** AIM OF THE TASK **
Up to and including the line that contains "return at @", write out each line of the material from its first line, exactly.

● ● ● ● ●

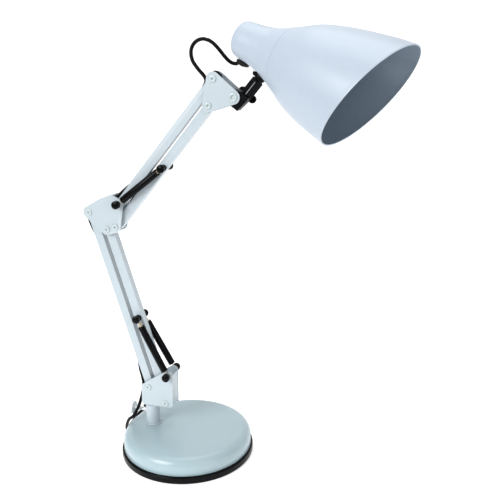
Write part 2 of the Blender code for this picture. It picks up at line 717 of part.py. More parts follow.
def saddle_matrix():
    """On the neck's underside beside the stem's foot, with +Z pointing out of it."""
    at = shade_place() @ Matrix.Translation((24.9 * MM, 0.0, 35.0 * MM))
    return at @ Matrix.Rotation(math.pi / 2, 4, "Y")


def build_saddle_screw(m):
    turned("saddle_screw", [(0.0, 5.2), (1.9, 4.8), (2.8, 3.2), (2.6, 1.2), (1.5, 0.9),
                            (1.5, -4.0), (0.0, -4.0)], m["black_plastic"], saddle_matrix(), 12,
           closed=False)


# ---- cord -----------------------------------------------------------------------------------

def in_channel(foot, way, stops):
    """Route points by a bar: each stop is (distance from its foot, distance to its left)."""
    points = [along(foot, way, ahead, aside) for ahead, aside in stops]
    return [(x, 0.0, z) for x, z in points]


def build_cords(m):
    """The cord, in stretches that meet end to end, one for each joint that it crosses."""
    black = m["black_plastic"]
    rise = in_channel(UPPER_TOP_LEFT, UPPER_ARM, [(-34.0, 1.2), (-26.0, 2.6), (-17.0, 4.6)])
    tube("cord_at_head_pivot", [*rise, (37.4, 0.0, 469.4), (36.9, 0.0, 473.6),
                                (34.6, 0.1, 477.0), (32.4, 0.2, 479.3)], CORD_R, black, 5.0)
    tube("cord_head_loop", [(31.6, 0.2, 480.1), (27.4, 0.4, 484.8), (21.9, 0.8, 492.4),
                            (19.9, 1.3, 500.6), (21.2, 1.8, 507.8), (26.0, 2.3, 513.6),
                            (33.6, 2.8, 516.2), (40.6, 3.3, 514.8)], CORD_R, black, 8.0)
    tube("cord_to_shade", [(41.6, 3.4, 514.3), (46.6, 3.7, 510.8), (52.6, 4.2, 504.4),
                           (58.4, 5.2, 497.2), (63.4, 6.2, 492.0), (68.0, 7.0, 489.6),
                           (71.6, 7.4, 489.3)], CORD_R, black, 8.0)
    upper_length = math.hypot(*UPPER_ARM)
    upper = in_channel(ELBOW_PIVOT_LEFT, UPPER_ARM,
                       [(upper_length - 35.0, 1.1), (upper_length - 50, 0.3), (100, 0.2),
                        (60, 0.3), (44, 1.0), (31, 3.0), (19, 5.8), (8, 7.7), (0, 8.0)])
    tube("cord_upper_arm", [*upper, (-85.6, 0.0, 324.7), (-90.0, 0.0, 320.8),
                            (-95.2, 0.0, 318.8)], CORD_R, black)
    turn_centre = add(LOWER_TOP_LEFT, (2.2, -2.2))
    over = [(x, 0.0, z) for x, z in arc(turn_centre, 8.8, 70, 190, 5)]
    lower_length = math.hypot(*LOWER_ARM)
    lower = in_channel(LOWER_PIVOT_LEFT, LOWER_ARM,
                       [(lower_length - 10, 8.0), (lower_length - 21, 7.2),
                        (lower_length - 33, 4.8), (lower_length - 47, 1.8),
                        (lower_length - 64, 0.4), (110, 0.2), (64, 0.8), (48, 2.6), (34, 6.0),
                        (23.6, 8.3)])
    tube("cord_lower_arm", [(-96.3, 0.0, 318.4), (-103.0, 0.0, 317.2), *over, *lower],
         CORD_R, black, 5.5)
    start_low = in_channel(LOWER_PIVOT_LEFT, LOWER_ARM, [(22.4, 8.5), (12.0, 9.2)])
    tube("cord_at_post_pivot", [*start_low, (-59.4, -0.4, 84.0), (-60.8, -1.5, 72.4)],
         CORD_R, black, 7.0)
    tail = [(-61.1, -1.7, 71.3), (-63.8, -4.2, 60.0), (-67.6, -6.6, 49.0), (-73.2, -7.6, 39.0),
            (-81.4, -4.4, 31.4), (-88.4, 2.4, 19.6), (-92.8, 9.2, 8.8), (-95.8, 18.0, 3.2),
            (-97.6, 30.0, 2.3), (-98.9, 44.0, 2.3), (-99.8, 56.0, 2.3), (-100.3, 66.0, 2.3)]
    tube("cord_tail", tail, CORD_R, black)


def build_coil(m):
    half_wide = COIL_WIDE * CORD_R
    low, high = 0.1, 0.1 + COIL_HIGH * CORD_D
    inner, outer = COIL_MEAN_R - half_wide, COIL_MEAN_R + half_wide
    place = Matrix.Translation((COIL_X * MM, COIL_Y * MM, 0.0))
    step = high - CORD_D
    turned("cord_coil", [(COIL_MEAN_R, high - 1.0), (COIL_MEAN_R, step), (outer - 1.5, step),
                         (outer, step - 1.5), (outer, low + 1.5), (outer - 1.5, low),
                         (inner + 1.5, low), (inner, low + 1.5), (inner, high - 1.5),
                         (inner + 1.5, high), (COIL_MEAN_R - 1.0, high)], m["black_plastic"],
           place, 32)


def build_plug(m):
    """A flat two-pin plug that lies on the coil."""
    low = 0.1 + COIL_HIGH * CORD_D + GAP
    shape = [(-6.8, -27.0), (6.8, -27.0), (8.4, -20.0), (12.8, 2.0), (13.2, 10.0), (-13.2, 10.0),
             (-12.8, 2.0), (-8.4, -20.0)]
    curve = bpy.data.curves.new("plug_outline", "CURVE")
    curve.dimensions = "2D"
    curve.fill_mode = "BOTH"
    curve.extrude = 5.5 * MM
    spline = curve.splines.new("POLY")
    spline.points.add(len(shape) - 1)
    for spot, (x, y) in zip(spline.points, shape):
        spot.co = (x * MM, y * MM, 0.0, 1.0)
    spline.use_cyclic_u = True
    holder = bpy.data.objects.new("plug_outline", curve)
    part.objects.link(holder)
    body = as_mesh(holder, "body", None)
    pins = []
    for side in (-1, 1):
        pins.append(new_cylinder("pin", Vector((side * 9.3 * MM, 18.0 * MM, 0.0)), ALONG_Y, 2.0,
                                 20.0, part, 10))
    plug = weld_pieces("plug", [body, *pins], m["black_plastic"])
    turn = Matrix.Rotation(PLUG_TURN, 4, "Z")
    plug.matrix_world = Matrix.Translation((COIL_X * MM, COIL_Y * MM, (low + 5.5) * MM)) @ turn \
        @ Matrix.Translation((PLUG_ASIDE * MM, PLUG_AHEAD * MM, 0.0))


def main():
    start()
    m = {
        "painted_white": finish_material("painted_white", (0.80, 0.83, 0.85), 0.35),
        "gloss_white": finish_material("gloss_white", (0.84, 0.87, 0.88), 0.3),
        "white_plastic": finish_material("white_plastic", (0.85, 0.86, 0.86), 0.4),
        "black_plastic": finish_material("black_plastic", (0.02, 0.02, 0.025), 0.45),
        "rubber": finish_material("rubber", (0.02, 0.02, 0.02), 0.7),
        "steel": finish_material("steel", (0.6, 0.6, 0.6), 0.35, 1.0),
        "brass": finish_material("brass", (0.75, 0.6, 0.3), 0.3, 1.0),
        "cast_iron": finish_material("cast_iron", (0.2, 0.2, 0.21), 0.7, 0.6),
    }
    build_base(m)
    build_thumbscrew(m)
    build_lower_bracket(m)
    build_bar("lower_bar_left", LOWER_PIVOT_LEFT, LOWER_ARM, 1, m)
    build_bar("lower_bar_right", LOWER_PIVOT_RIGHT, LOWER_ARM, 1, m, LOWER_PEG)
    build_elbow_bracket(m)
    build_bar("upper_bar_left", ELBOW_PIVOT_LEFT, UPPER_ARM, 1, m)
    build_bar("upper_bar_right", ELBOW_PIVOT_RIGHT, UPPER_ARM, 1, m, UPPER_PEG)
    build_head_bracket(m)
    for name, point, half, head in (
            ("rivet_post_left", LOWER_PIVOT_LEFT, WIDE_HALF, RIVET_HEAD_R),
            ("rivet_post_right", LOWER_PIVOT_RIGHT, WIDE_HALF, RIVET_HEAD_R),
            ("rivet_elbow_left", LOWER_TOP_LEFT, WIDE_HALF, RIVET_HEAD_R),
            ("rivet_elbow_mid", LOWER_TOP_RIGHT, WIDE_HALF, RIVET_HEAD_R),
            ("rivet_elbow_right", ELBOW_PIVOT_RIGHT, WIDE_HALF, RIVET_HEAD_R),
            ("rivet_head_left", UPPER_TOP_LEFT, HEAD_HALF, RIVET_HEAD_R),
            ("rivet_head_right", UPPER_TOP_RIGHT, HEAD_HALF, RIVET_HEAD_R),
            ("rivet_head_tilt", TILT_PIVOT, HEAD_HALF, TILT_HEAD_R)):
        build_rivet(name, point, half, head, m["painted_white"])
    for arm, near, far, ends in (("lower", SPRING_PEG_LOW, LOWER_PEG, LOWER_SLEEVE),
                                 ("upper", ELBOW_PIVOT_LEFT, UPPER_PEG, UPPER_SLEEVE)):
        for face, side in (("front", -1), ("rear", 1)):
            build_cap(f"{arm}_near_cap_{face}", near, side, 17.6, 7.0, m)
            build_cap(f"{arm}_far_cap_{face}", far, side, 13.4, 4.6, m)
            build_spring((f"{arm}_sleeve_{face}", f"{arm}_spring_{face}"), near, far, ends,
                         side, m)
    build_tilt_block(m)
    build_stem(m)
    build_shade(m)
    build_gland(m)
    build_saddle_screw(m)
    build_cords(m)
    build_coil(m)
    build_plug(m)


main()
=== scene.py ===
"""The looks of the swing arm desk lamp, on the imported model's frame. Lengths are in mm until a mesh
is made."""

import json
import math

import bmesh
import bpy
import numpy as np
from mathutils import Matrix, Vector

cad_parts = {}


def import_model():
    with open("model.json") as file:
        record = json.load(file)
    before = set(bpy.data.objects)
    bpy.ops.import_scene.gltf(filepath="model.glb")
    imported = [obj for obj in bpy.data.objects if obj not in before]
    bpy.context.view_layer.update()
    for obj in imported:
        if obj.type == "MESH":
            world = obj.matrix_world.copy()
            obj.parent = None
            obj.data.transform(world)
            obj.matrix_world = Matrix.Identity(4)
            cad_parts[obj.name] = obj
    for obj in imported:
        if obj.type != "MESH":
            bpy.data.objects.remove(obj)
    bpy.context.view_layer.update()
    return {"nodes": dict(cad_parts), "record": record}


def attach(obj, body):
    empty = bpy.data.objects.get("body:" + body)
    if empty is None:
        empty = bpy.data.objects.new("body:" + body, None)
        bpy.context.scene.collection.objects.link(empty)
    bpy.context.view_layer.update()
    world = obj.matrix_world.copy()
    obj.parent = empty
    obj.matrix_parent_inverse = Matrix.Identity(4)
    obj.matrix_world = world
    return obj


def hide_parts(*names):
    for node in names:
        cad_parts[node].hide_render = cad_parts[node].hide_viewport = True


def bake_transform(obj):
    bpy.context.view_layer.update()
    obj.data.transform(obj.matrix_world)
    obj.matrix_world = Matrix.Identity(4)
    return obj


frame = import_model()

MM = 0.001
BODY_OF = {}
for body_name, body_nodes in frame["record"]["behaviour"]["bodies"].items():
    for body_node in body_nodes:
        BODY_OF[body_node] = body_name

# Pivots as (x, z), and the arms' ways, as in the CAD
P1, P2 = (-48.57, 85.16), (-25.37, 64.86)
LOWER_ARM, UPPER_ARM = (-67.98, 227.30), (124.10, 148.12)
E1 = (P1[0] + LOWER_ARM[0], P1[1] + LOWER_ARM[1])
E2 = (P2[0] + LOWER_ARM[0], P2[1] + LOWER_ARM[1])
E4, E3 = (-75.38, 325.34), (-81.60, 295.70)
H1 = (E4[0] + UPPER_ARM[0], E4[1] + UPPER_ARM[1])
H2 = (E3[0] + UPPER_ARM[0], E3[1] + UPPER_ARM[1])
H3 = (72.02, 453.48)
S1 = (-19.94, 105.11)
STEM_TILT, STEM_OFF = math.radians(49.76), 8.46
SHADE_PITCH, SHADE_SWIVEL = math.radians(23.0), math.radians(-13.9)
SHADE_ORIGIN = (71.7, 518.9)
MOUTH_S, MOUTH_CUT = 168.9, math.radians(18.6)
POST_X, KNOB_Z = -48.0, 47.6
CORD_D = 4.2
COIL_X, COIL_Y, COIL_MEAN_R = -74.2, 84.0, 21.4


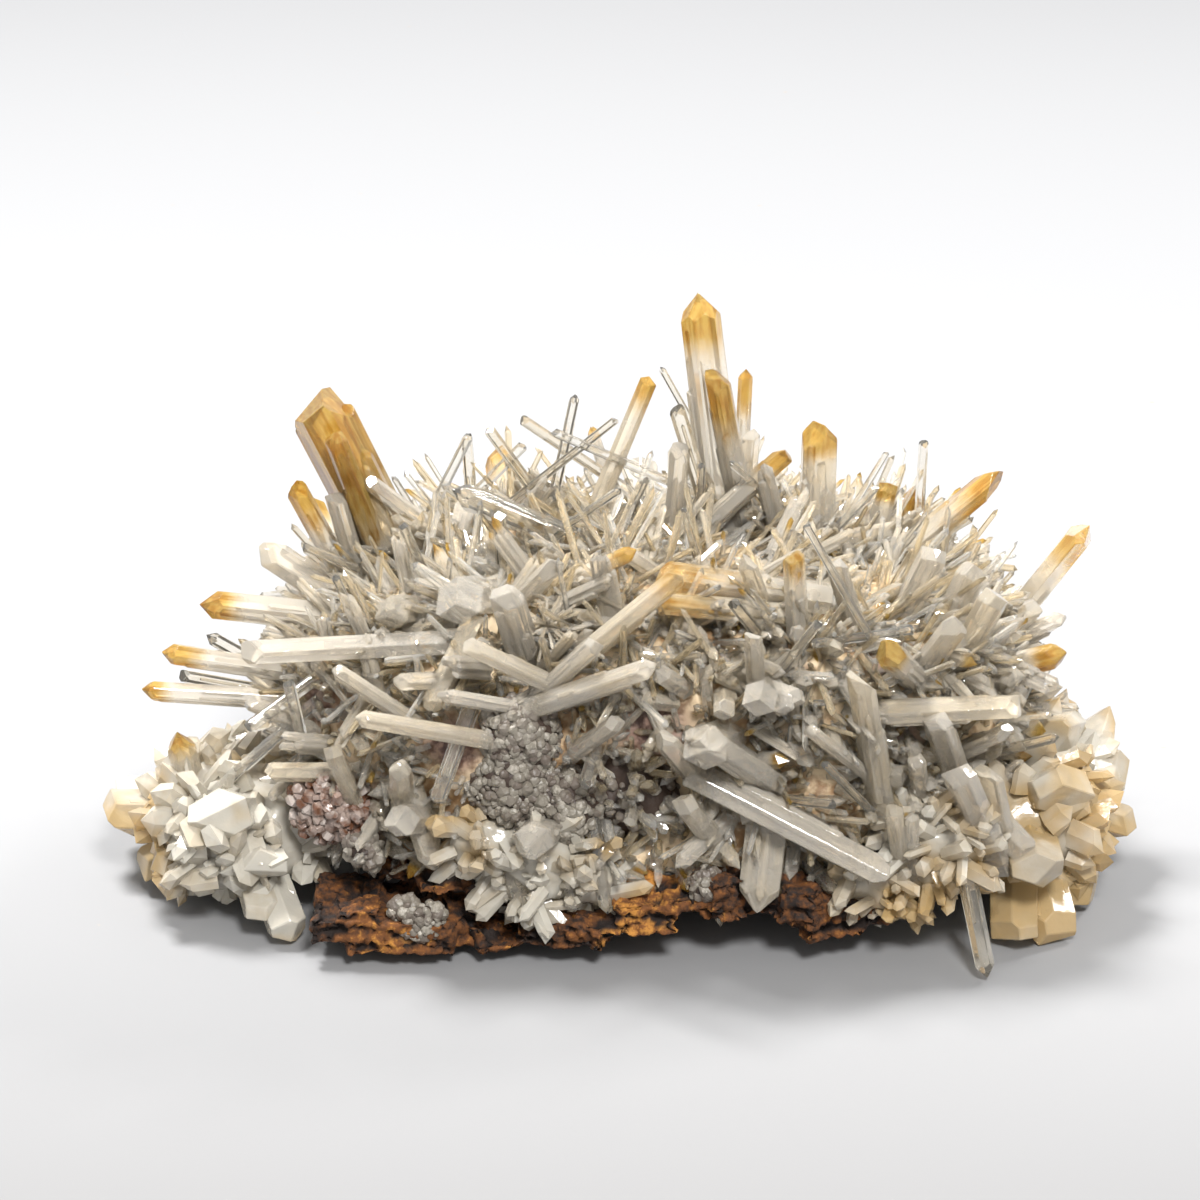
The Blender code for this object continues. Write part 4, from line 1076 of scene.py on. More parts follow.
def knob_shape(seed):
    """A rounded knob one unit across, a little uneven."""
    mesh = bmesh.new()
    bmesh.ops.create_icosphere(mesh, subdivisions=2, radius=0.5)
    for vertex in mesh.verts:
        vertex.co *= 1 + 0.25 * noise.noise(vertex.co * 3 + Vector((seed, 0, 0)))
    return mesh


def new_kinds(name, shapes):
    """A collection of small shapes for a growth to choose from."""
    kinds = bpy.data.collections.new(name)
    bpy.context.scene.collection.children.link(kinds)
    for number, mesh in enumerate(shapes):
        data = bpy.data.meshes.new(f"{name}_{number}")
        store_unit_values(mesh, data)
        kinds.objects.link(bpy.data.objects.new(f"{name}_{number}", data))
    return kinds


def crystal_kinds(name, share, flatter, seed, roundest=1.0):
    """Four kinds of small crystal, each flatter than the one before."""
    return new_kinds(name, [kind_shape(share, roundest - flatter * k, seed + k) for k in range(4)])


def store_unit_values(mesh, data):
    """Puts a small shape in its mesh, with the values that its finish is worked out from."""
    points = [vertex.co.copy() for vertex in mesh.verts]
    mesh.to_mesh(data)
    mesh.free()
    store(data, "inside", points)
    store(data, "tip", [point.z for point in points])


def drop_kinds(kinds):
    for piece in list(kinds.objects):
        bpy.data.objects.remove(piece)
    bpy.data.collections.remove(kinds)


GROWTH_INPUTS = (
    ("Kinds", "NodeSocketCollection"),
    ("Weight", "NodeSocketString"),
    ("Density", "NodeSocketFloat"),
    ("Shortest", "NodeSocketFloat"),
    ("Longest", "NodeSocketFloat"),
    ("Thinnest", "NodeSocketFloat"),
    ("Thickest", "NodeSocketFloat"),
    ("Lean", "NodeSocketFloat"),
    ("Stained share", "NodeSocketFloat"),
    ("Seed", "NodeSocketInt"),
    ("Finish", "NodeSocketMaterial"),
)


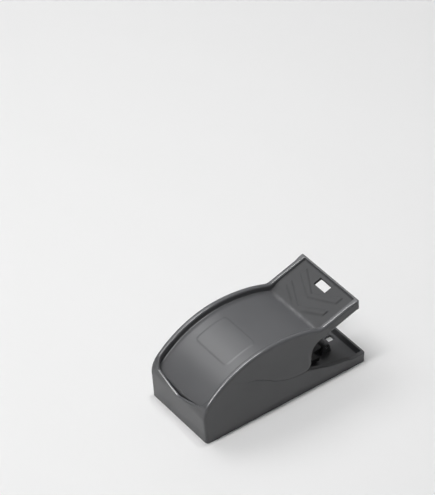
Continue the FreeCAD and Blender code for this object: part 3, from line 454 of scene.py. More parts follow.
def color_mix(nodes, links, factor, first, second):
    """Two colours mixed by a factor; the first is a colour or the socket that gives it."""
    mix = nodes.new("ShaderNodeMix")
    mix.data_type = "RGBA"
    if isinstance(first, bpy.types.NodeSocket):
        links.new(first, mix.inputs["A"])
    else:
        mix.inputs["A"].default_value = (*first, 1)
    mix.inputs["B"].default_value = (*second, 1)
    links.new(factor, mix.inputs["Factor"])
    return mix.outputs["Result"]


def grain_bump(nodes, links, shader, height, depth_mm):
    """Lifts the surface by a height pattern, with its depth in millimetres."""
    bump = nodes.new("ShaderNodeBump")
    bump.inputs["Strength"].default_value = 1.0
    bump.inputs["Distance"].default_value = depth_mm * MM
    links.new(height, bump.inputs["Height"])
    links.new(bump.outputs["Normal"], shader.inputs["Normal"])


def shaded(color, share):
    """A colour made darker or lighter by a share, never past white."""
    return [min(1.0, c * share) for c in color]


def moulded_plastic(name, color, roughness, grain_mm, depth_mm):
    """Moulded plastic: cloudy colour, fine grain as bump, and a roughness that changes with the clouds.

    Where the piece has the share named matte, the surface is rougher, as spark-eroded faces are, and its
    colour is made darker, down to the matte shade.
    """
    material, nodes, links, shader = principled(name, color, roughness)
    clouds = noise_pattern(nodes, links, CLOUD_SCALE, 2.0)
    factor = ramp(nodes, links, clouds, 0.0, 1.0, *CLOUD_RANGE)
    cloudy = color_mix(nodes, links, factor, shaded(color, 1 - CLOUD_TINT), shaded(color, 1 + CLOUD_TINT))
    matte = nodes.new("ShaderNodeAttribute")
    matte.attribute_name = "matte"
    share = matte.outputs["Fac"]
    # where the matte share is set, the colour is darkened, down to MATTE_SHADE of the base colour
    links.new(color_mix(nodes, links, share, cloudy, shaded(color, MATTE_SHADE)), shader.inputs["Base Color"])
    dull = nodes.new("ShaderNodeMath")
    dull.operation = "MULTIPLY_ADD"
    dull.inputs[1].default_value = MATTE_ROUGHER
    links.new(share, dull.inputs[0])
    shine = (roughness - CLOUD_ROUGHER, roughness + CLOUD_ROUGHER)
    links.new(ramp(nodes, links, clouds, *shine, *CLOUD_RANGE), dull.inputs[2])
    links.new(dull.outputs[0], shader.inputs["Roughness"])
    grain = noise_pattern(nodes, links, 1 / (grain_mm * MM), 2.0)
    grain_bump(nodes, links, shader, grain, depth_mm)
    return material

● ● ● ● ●

** EXERCISE SOLUTION **
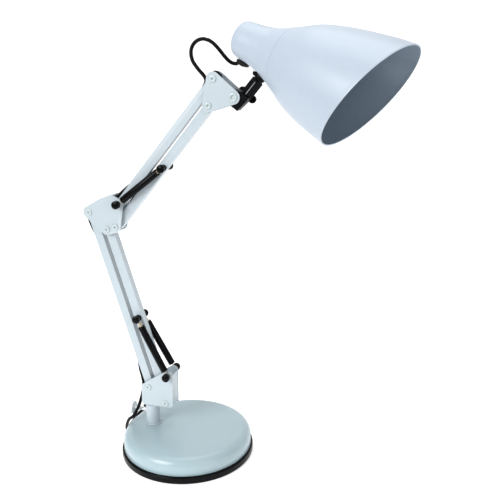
Write part 2 of the Blender code for this picture. It picks up at line 717 of part.py. More parts follow.
def saddle_matrix():
    """On the neck's underside beside the stem's foot, with +Z pointing out of it."""
    at = shade_place() @ Matrix.Translation((24.9 * MM, 0.0, 35.0 * MM))
    return at @ Matrix.Rotation(math.pi / 2, 4, "Y")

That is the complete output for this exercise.